■ **Information provided**
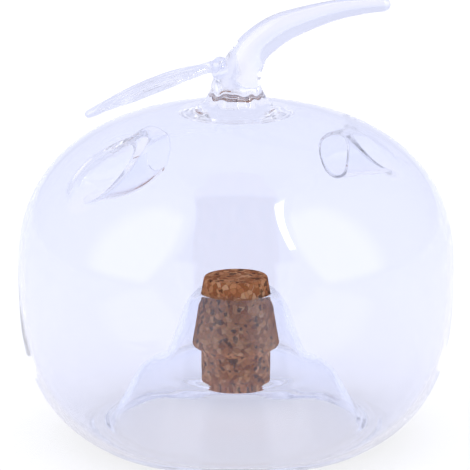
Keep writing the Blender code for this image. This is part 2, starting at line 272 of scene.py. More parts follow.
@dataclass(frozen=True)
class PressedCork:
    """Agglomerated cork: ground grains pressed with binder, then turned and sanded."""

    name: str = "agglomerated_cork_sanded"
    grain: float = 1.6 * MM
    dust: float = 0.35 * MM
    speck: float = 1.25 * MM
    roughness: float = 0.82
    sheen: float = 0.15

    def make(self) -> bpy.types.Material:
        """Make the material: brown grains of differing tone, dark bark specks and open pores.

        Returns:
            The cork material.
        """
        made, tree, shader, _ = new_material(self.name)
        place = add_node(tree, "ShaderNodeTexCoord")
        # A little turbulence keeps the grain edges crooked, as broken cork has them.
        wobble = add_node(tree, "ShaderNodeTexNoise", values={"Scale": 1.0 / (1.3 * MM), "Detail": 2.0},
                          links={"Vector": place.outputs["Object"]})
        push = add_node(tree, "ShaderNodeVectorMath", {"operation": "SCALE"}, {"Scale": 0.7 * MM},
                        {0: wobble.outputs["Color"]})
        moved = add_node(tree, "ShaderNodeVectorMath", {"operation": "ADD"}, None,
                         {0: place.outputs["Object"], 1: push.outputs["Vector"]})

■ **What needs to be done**
Exactly as written, please reproduce the lines from the first line of the data to the line containing "cork: ground grains", inclusive, and nothing else.

■ **Answer**
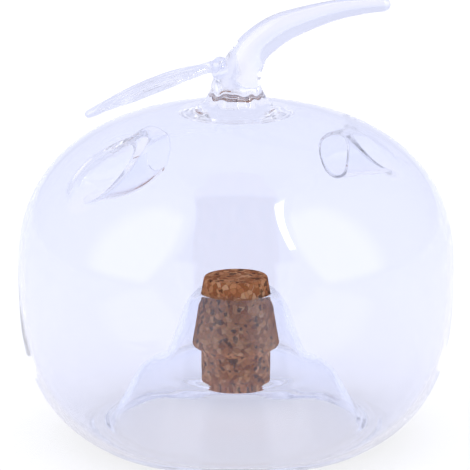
Keep writing the Blender code for this image. This is part 2, starting at line 272 of scene.py. More parts follow.
@dataclass(frozen=True)
class PressedCork:
    """Agglomerated cork: ground grains pressed with binder, then turned and sanded."""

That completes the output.